In summarizing Marshall’s view of Indian relations within the United States, in his book American Indians and the Law, law professor Bruce Duthu writes:

“Marshall’s opinion makes clear that the Constitution contemplates two sets of bilateral relations, one bilateral relationship between the national government and the several states, and another between the national government and Indian tribes.”

In the same decision Justice McLean wrote:

“The exercise of the power of self-government by the Indians within a State, is undoubtedly contemplated to be temporary.”

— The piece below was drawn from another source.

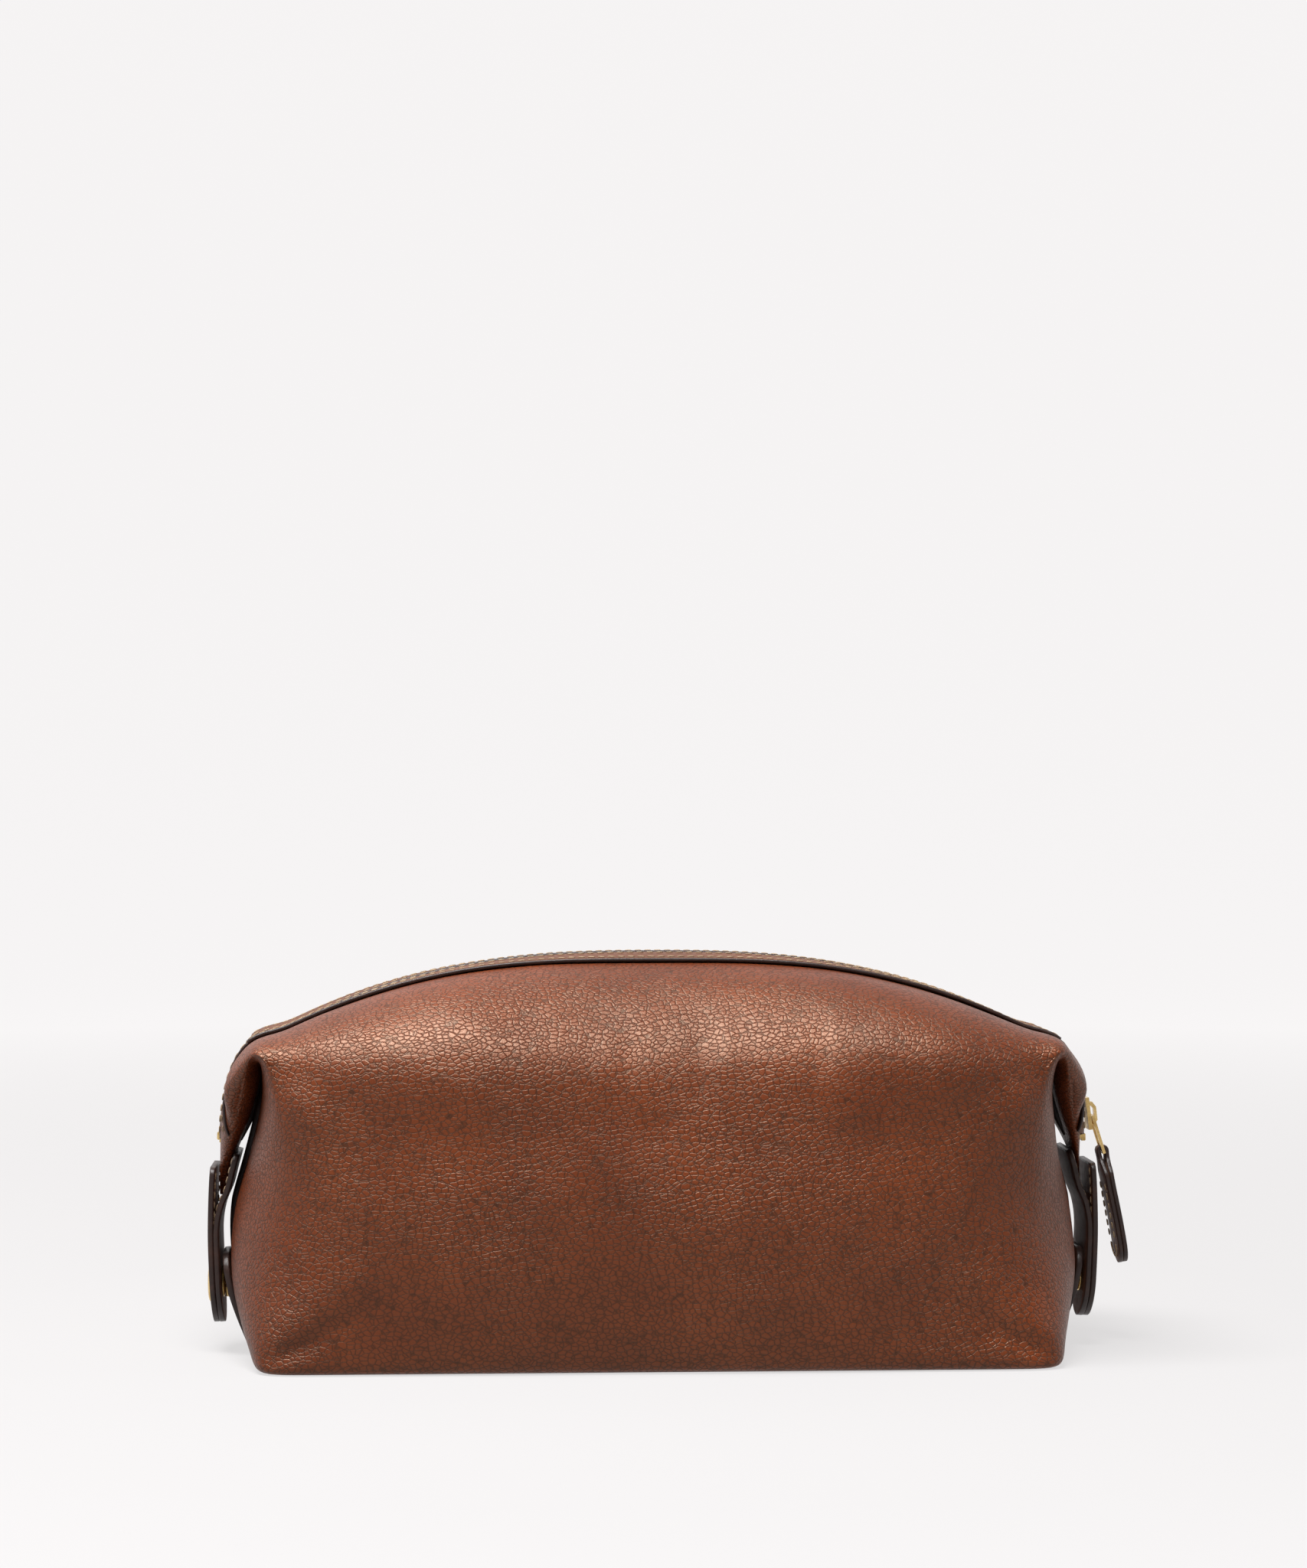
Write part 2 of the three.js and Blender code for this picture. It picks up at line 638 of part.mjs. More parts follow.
// ---------------------------------------------------------------- snaps
function addSnap(word, end) {
  const strapX = STRAP_X - 0.55;
  const outside = STRAP_LAYER + STRAP_GAP / 2 + 0.35;
  const cap = turned(strapX + outside, SNAP_HEIGHT, [
    [0, CAP_RADIUS],
    [CAP_HEIGHT * 0.35, CAP_RADIUS],
    [CAP_HEIGHT * 0.8, CAP_RADIUS * 0.75],
    [CAP_HEIGHT, CAP_RADIUS * 0.4],
  ]);
  add(word + "_snap_cap", cap, BRASS_FINISH, end);
  const tabFace = hide(0, 11.07)[0] + TAB_THICK + TAB_STAND_OFF;
  const socketFace = strapX - outside;
  const room = socketFace - tabFace;
  const socketDepth = room * 0.42;
  const socket = turned(socketFace - socketDepth, SNAP_HEIGHT, [
    [0, SOCKET_RADIUS - 0.4],
    [socketDepth, SOCKET_RADIUS],
  ]);
  add(word + "_snap_socket", socket, BRASS_FINISH, end);
  const stud = turned(tabFace, SNAP_HEIGHT, [
    [0, SOCKET_RADIUS],
    [room * 0.4, STUD_HEAD_RADIUS],
  ]);
  add(word + "_snap_stud", stud, BRASS_FINISH, end);
}
addSnap("left", -1);
addSnap("right", 1);

// ---------------------------------------------------------------- zip stops, slider and pull
// Place on the zip's line and the outward lean of the hide there.
function zipFrame(u) {
  const [point, normal] = [hide(u, 0), hideNormal(u, 0)];
  return { x: point[0], z: point[2], lean: Math.atan2(normal.z, normal.x), normal };
}

// Small block across the zip, between two heights above the hide.
function zipBlock(u, length, width, low, high) {
  const frame = zipFrame(u);
  const half = length / 2;
  const shape = polygon([[low, -half], [high, -half], [high, half], [low, half]]);
  return placed(extrudedAcrossY(shape, width), frame.x, frame.z, frame.lean);
}

const STOP_LENGTH = 2.2;
const STOP_WIDTH = 5.6;
const STOP_LOW = 2.75;
const STOP_HIGH = 3.6;
const LEFT_STOP_U = 1.5;
const RIGHT_STOP_U = 1.38;
const stopAt = (u) => zipBlock(u, STOP_LENGTH, STOP_WIDTH, STOP_LOW, STOP_HIGH);
add("left_zip_stop", stopAt(LEFT_STOP_U), BRASS_FINISH, -1);
add("right_zip_stop", stopAt(RIGHT_STOP_U), BRASS_FINISH);

const slider = zipFrame(SLIDER_U);
const SLIDER_HALF = SLIDER_LENGTH / 2;
const BRIDGE_LOW = SLIDER_LIFT + PLATE;
const BRIDGE_HIGH = BRIDGE_LOW + 2.2;

function sliderBody() {
  const plate = polygon([
    [SLIDER_LIFT, -SLIDER_HALF],
    [BRIDGE_LOW, -SLIDER_HALF],
    [BRIDGE_LOW, SLIDER_HALF],
    [SLIDER_LIFT, SLIDER_HALF],
  ]);
  const bridge = polygon([
    [BRIDGE_LOW - 0.2, -3.6],
    [BRIDGE_LOW + 1.2, -3.6],
    [BRIDGE_HIGH, -2.4],
    [BRIDGE_HIGH, 1.6],
    [BRIDGE_LOW + 1.2, 3.2],
    [BRIDGE_LOW - 0.2, 3.2],
    [BRIDGE_LOW - 0.2, 2.1],
    [BRIDGE_LOW + 0.7, 2.1],
    [BRIDGE_HIGH - 0.8, 1],
    [BRIDGE_HIGH - 0.8, -2],
    [BRIDGE_LOW + 0.7, -2.6],
    [BRIDGE_LOW - 0.2, -2.6],
  ]);
  const joined = union(extrudedAcrossY(plate, SLIDER_WIDTH), extrudedAcrossY(bridge, BRIDGE_WIDTH));
  return placed(joined, slider.x, slider.z, slider.lean);
}
add("slider_body", sliderBody(), BRASS_FINISH);

// Brass link: a flat ring through the slider's bridge, hanging down and a little outwards.
const LINK_HALF_WIDTH = 3.1;
const LINK_BAR = 0.9;
const LINK_LEAN = 0.3;
const linkTop = {
  x: slider.x + Math.cos(slider.lean) * (BRIDGE_LOW + 0.7) + Math.sin(slider.lean) * 1.2,
  z: slider.z + Math.sin(slider.lean) * (BRIDGE_LOW + 0.7) - Math.cos(slider.lean) * 1.2,
};

// Flat rectangular ring with its upper bar at the origin.
function ringPlate(halfWidth, length, bar) {
  const outline = polygon([
    [-halfWidth, bar / 2],
    [-halfWidth, -length + bar / 2],
    [halfWidth, -length + bar / 2],
    [halfWidth, bar / 2],
  ]);
  const inner = [
    [-halfWidth + bar, -bar / 2],
    [halfWidth - bar, -bar / 2],
    [halfWidth - bar, -length + bar * 1.5],
    [-halfWidth + bar, -length + bar * 1.5],
  ];
  outline.holes.push(new THREE.Path(inner.map(([x, y]) => new THREE.Vector2(x, y))));
  const geometry = new THREE.ExtrudeGeometry(outline, { depth: bar, bevelEnabled: false });
  geometry.translate(0, 0, -bar / 2);
  geometry.rotateX(Math.PI / 2);
  geometry.rotateZ(Math.PI / 2);
  return geometry;
}
const link = ringPlate(LINK_HALF_WIDTH, LINK_LENGTH, LINK_BAR);
add("pull_link", placed(link, linkTop.x, linkTop.z, LINK_LEAN), BRASS_FINISH);

// Leather pull: one strip folded round the link's lower bar and sewn to itself.
const PULL_LEAN = 0.18;
const eye = {
  x: linkTop.x + Math.sin(LINK_LEAN) * (LINK_LENGTH - LINK_BAR),
  z: linkTop.z - Math.cos(LINK_LEAN) * (LINK_LENGTH - LINK_BAR),
};

function leatherPull() {
  const half = PULL_THICK / 2;
  const eyeRadius = 0.85;
  const shape = new THREE.Shape();
  shape.moveTo(-half, 0);
  shape.absarc(0, 0, half, Math.PI, 0, true);
  shape.lineTo(half, -PULL_LENGTH);
  shape.lineTo(-half, -PULL_LENGTH);
  shape.closePath();
  const hole = new THREE.Path();
  hole.absarc(0, 0, eyeRadius, 0, Math.PI * 2, false);
  shape.holes.push(hole);
  const strip = extrudedAcrossY(shape, LINK_HALF_WIDTH * 2 - LINK_BAR * 2 - 0.5);
  const wideHalf = PULL_WIDTH / 2;
  const outline = new THREE.Shape();
  outline.moveTo(-wideHalf, -4);
  outline.lineTo(-wideHalf, -PULL_LENGTH + wideHalf);
  outline.absarc(0, -PULL_LENGTH + wideHalf, wideHalf, Math.PI, 2 * Math.PI, false);
  outline.lineTo(wideHalf, -4);
  outline.closePath();
  const blade = new THREE.ExtrudeGeometry(outline, {
    depth: PULL_THICK,
    bevelEnabled: false,
    curveSegments: 8,
  });
  blade.translate(0, 0, -half);
  blade.rotateX(Math.PI / 2);
  blade.rotateZ(Math.PI / 2);
  const trimmed = polygon([[-half, -3], [half, -3], [half, -PULL_LENGTH + 12], [-half, -PULL_LENGTH + 12]]);
  const neck = extrudedAcrossY(trimmed, 4);
  const lower = toManifold(strip).subtract(toManifold(boxBelow())).getMesh();
  return placed(union(meshGeometry(lower), neck, blade), eye.x, eye.z, PULL_LEAN);
}

// Block that trims the folded strip where the wide blade takes over.
function boxBelow() {
  return extrudedAcrossY(polygon([[-5, -6], [5, -6], [5, -60], [-5, -60]].reverse()), 40);
}

function meshGeometry(mesh) {
  const geometry = new THREE.BufferGeometry();
  const points = new THREE.Float32BufferAttribute(Array.from(mesh.vertProperties), 3);
  geometry.setAttribute("position", points);
  geometry.setIndex(Array.from(mesh.triVerts));
  return geometry;
}
add("leather_pull", leatherPull(), STRAP_FINISH);

export default group;
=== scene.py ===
import math

import bpy
import numpy as np
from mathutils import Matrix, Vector


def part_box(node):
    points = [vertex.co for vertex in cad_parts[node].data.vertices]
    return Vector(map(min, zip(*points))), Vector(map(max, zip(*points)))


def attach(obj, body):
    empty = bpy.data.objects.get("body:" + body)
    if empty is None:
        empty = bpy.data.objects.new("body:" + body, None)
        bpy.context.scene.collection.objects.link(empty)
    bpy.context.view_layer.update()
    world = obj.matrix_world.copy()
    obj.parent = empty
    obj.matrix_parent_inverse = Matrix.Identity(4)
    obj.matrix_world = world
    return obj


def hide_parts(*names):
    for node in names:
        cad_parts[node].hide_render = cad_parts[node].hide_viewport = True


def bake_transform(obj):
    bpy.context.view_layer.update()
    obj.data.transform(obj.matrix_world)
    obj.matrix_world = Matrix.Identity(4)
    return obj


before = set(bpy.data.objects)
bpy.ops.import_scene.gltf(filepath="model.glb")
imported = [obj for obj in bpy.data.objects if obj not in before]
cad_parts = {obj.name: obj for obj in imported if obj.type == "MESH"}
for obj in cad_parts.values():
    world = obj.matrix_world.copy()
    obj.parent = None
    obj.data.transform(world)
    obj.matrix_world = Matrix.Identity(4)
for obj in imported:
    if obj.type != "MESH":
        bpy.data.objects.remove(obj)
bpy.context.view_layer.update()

# Looks of the leather shaving kit bag. Lengths below are in millimetres unless a name ends in _M.
MM = 0.001

# ---- driving dimensions of the soft form
BASE_HALF_DEPTH = 53.0
BASE_HALF_LENGTH = 114.0
BELLY_BULGE_END = 10.0
BELLY_HALF_DEPTH = 57.5
BELLY_HEIGHT = 43.0
SECTION_SQUARENESS = 2.35
END_SQUARENESS = 4.5
ROOF_LIFT = 3.5
CORNER_RADIUS = 5
CORNER_SWELL = 36
ZIP_HEIGHT = 117.6
SHOULDER_HEIGHT = 91.5
SHOULDER_HALF = 114.0
ROOF_BOW = 2.6
EAR_LENGTH = 46.0
EAR_TIP_X = 130.0
EAR_TIP_Z = 46.0
EAR_PUFF = 5.2
EAR_TIP_HALF = 1.9
EAR_TIP_REACH = 14
EAR_WIDEN = 1.05
CREASE_WIDEN = 1.03
END_SEAM = 150.0
ZIP_HALF_PATH = BASE_HALF_DEPTH + BASE_HALF_LENGTH
STEP = EAR_LENGTH / 4
LEATHER = 1.6
SLOT_HALF = 8.0
STRIP_INNER = 4.5
STRIP_OUTER = 15.5
LOBE_PUFF = 2.6
TAPE_INNER = 2.9
TAPE_OUTER = 12.5
STITCH_PITCH = 2.9
TOOTH_PITCH = 2.4

COLUMNS = [k * STEP for k in range(5)]
COLUMNS += [BASE_HALF_DEPTH, 62, 74, 88, 104, 120, 136, 152, ZIP_HALF_PATH]
ROWS = [k * STEP for k in range(12)] + [138, 144.5, END_SEAM]
INSETS = [6, 14, 26, 40]
LAST_COLUMN = len(COLUMNS) - 1
BASE_V = 16.0
FOLD = 4  # net row and column of the fold between an ear and the body


# ---- the bag's form, as in the CAD part
def lerp(p, q, t):
    return p + (q - p) * t


def clamp01(t):
    return min(1.0, max(0.0, t))


def smooth(p, q, v):
    t = clamp01((v - p) / (q - p))
    return t * t * (3 - 2 * t)


def along(line, distance, total):
    """Point at a share of a polyline's length."""
    line = np.array(line, float)
    lengths = np.concatenate([[0], np.cumsum(np.linalg.norm(np.diff(line, axis=0), axis=1))])
    target = clamp01(distance / total) * lengths[-1]
    return [float(np.interp(target, lengths, line[:, c])) for c in range(2)]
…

The Cherokees were elated by the decision. Elias Boudinot wrote to Stand Watie:

“It is a great triumph on the part of the Cherokees so far as the question of their rights were concerned. The question is forever settled as to who is right & who is wrong.”

While the power of law seems to be in favor of Cherokee sovereignty, the political reality is quite different. In his book Native American Tribalism: Indian Survivals and Renewals, D’Arcy McNickle points out:

“Unfortunately for the Cherokees, the executive branch of the government was not obliged, or interpreted to oblige, to uphold the decision of the Court.”

Althea Bass puts it this way:

“The supremacy of the Supreme Court, it appeared, was not a matter for the President’s concern.”

Attorney Mark Scherer, in an article in Chronicles of Oklahoma, writes:

“With President Andrew Jackson’s implicit indulgence, the state of Georgia effectively annulled both the letter and the spirit of the Court’s decision.”

Ignoring the ruling of the Court, Georgia refused to release Worcester and the other missionaries from prison.